TASK STATEMENT -
Transcribe, exactly as they appear, the line that contains "only_solid(on_block(pin, side, number))", the line that contains "from mathutils import Matrix, Vector", and every line in between, and nothing else.

RECORDS PROVIDED -

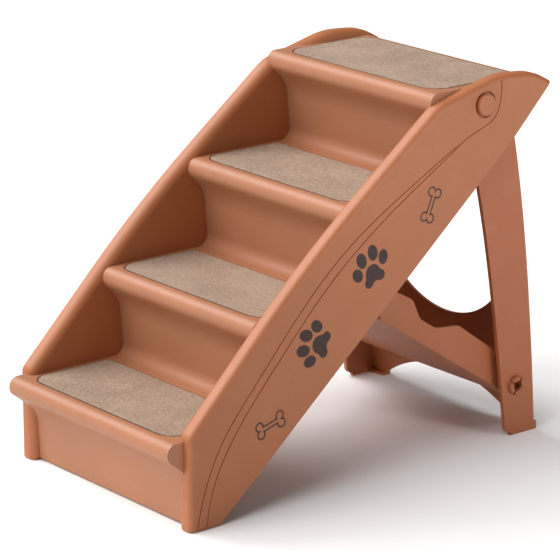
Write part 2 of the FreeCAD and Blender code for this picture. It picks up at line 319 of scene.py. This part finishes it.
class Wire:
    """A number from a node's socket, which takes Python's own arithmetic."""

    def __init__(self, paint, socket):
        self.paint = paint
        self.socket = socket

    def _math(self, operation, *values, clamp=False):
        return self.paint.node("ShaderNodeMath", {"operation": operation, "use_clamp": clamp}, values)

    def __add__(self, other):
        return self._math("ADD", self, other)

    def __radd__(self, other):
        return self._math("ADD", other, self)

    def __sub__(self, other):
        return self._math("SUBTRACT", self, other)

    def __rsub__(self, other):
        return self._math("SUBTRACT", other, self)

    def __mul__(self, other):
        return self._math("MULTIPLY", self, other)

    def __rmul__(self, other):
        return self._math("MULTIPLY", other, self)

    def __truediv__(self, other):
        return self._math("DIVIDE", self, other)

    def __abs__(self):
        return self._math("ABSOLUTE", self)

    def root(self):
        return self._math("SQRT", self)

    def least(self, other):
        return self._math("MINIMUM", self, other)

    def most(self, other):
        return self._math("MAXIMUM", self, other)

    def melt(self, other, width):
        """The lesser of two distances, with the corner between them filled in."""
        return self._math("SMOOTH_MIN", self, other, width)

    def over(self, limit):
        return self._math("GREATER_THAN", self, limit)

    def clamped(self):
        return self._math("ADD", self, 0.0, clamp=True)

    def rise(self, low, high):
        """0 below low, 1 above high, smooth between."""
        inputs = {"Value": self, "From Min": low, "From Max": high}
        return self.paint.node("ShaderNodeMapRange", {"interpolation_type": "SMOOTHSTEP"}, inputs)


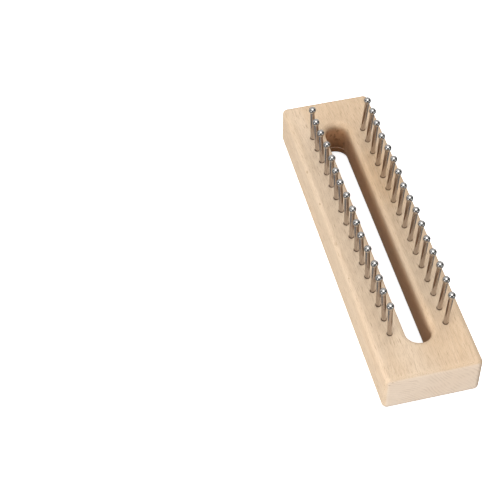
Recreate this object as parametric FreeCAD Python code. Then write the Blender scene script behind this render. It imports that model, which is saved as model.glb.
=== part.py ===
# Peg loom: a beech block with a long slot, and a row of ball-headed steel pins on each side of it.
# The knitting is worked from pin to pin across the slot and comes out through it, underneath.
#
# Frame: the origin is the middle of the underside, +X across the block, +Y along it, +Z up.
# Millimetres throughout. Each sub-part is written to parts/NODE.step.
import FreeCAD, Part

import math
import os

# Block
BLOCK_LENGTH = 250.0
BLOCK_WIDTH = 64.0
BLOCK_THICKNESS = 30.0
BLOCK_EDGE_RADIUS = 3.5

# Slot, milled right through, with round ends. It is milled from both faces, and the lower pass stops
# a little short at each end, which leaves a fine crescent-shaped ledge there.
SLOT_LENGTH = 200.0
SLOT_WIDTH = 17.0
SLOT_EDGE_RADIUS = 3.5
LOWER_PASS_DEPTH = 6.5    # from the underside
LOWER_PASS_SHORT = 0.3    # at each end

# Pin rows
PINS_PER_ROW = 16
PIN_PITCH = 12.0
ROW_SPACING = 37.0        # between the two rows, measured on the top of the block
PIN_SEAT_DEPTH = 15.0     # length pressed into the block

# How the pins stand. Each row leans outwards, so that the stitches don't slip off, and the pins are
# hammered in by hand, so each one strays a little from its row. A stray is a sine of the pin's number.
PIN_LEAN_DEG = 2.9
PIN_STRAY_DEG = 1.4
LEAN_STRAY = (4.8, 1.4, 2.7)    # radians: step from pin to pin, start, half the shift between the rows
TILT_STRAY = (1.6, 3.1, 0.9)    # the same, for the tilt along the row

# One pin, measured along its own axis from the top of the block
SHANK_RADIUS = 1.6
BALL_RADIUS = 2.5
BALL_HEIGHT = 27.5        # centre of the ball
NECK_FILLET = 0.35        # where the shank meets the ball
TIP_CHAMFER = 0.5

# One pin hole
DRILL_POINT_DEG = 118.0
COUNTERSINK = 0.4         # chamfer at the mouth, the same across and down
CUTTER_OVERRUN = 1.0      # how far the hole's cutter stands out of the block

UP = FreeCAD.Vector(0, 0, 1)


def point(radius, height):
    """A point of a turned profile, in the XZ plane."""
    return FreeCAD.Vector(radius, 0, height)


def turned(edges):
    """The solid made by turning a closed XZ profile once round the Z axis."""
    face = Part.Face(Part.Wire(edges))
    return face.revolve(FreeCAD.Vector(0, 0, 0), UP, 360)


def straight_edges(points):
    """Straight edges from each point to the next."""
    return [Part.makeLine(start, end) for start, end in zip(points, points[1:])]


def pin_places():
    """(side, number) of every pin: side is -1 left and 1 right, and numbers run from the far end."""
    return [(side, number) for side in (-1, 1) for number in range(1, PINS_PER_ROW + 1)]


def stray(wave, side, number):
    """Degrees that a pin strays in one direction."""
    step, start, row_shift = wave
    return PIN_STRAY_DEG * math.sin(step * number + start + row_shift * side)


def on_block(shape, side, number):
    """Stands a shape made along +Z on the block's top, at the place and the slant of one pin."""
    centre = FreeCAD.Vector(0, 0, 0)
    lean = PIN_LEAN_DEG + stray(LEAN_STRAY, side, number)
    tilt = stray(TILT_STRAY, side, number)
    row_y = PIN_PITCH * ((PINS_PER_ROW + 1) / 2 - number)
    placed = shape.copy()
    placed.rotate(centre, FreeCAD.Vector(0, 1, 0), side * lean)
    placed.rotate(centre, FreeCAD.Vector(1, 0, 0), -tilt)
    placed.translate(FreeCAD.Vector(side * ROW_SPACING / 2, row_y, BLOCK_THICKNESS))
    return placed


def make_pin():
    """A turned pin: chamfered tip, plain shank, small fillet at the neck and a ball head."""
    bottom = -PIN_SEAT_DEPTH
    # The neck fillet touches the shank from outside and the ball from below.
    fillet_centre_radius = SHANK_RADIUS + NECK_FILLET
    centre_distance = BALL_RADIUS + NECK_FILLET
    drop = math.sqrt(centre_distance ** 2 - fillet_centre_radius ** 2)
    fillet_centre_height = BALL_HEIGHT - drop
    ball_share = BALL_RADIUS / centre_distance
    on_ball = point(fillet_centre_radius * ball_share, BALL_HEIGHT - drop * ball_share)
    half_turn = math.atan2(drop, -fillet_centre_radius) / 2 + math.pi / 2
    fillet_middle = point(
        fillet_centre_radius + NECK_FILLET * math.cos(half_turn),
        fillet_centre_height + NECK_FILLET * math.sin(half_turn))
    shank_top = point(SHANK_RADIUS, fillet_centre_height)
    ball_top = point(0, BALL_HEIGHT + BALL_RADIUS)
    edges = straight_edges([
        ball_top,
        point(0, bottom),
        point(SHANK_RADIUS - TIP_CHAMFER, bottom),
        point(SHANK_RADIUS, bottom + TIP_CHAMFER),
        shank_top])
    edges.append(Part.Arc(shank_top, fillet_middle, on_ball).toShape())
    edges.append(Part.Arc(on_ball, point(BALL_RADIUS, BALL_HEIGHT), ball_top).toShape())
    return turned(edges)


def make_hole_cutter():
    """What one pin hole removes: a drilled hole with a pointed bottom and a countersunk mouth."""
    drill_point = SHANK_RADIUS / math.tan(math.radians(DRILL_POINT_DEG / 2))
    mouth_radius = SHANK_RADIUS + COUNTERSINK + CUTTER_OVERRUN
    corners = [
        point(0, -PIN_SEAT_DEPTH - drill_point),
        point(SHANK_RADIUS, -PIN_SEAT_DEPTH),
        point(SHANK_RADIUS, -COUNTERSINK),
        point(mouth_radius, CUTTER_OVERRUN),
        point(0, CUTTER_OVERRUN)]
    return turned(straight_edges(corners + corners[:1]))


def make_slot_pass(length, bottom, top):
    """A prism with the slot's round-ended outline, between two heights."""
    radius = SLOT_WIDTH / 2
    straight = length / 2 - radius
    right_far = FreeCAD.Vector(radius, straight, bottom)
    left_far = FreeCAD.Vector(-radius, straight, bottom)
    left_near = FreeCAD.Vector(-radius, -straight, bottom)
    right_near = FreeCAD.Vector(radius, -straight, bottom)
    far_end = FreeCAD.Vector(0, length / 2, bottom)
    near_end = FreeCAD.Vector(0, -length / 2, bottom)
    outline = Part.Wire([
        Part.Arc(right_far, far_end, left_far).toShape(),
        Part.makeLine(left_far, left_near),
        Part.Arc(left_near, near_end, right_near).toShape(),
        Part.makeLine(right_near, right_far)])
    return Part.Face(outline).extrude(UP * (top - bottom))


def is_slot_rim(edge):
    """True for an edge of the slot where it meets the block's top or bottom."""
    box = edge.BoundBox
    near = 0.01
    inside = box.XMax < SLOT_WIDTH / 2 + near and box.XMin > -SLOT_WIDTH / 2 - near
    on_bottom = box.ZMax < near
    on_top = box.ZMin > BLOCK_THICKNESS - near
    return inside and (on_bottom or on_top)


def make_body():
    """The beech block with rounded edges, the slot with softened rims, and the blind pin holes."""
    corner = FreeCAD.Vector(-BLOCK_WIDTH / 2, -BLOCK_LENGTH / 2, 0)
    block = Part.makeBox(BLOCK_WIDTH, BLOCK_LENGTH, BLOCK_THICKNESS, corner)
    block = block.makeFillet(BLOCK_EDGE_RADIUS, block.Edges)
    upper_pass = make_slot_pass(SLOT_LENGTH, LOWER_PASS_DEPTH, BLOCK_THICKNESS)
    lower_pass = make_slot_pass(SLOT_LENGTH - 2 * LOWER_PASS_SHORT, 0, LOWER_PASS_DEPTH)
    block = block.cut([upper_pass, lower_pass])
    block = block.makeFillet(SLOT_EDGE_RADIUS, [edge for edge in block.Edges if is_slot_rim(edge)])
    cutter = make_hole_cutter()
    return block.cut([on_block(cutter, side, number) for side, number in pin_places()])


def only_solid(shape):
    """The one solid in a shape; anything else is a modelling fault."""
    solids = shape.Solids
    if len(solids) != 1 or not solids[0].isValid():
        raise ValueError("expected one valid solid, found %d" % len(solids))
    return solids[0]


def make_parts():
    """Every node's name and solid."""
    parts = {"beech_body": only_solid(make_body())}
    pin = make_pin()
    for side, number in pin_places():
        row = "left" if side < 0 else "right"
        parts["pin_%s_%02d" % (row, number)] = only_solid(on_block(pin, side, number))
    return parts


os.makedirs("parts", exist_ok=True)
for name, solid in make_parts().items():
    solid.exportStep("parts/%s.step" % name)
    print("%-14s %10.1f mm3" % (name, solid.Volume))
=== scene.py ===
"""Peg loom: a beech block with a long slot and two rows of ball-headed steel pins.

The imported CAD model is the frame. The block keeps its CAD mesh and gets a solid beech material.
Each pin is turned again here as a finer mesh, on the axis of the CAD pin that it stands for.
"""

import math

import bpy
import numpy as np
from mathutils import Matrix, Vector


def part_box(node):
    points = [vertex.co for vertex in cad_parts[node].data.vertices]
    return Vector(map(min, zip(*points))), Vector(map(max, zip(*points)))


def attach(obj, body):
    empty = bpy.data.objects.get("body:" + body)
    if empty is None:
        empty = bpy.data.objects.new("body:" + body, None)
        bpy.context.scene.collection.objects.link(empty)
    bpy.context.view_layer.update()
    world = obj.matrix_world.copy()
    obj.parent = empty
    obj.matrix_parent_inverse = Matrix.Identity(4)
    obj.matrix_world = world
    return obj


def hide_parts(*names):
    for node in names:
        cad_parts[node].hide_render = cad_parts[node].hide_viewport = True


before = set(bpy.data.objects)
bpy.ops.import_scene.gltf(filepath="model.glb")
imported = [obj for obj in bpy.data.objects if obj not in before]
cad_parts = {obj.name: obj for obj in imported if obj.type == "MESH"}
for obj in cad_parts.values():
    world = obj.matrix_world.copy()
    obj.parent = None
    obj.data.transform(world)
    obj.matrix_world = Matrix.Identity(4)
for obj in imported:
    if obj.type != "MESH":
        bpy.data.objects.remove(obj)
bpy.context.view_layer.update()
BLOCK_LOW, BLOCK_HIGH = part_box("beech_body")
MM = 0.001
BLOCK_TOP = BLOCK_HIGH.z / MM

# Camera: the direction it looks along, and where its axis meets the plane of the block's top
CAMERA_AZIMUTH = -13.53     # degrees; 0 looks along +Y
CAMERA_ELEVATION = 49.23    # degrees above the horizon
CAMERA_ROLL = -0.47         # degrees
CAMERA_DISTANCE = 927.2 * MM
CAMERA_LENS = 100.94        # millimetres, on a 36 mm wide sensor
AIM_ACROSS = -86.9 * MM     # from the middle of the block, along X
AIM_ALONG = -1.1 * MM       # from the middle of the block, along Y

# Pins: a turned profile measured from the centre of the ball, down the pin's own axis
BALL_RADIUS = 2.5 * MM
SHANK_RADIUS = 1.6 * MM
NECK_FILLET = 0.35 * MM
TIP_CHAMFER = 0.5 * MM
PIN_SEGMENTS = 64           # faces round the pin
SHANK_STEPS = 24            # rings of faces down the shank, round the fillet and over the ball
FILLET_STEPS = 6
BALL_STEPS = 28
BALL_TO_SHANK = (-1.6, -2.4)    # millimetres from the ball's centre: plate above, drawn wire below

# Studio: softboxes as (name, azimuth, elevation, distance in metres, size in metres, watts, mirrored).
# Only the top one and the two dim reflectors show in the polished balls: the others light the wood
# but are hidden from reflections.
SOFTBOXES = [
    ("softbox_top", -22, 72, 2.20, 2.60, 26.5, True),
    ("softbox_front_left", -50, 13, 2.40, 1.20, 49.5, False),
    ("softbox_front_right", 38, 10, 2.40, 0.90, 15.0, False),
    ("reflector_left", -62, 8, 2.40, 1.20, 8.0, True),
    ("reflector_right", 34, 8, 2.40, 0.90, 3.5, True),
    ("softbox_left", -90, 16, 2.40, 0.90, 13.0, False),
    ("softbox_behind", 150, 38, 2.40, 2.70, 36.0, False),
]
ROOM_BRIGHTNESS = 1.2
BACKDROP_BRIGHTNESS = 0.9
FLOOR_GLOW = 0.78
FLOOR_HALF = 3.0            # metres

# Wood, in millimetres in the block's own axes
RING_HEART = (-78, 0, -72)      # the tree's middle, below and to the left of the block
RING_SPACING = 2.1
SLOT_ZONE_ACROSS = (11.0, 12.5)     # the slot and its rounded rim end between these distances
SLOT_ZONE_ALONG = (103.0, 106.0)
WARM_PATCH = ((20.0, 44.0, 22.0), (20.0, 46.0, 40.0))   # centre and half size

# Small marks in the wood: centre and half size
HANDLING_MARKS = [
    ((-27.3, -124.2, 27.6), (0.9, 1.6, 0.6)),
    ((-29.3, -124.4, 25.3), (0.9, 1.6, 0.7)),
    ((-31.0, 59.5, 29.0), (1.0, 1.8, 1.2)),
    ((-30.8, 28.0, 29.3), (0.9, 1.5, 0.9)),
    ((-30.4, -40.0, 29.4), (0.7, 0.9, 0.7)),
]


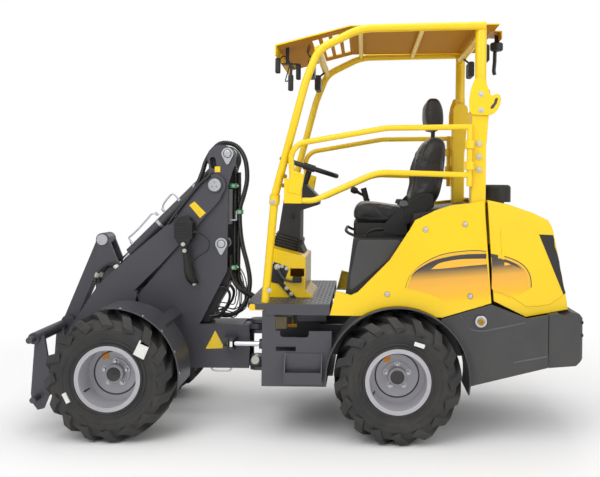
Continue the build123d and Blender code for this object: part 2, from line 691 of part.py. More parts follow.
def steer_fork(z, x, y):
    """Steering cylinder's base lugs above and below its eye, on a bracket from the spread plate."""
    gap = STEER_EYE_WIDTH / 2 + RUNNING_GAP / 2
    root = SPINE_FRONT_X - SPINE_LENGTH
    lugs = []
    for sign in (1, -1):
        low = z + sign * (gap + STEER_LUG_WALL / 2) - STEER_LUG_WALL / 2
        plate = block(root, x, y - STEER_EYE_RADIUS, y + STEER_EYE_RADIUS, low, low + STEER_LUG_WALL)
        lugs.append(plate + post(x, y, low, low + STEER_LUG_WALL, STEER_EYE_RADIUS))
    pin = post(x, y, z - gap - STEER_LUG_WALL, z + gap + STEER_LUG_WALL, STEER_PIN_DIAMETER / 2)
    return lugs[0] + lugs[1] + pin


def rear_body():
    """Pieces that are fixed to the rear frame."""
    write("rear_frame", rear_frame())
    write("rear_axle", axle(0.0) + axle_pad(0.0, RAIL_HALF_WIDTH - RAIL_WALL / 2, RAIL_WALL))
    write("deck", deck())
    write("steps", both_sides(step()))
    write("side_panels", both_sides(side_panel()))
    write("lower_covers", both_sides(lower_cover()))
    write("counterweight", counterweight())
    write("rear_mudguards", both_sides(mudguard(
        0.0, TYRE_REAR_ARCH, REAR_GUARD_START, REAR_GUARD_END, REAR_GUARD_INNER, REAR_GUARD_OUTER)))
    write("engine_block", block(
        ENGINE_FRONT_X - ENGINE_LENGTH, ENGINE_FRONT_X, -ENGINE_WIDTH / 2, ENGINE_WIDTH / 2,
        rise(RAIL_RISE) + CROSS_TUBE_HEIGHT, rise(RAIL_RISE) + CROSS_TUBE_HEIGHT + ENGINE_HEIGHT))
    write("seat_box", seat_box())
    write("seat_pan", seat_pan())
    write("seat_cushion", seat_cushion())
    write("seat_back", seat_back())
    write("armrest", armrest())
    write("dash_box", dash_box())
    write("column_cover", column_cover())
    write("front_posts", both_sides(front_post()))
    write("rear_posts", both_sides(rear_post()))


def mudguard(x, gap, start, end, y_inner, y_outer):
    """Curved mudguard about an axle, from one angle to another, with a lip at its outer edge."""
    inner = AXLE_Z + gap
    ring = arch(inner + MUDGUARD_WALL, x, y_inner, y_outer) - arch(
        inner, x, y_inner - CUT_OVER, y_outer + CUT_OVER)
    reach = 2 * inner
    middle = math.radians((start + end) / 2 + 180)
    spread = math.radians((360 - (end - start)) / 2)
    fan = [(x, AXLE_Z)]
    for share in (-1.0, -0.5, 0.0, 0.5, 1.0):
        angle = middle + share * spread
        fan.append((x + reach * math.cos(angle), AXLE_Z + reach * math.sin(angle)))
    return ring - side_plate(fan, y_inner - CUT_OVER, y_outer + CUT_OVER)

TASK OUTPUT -
        parts["pin_%s_%02d" % (row, number)] = only_solid(on_block(pin, side, number))
    return parts


os.makedirs("parts", exist_ok=True)
for name, solid in make_parts().items():
    solid.exportStep("parts/%s.step" % name)
    print("%-14s %10.1f mm3" % (name, solid.Volume))
=== scene.py ===
"""Peg loom: a beech block with a long slot and two rows of ball-headed steel pins.

The imported CAD model is the frame. The block keeps its CAD mesh and gets a solid beech material.
Each pin is turned again here as a finer mesh, on the axis of the CAD pin that it stands for.
"""

import math

import bpy
import numpy as np
from mathutils import Matrix, Vector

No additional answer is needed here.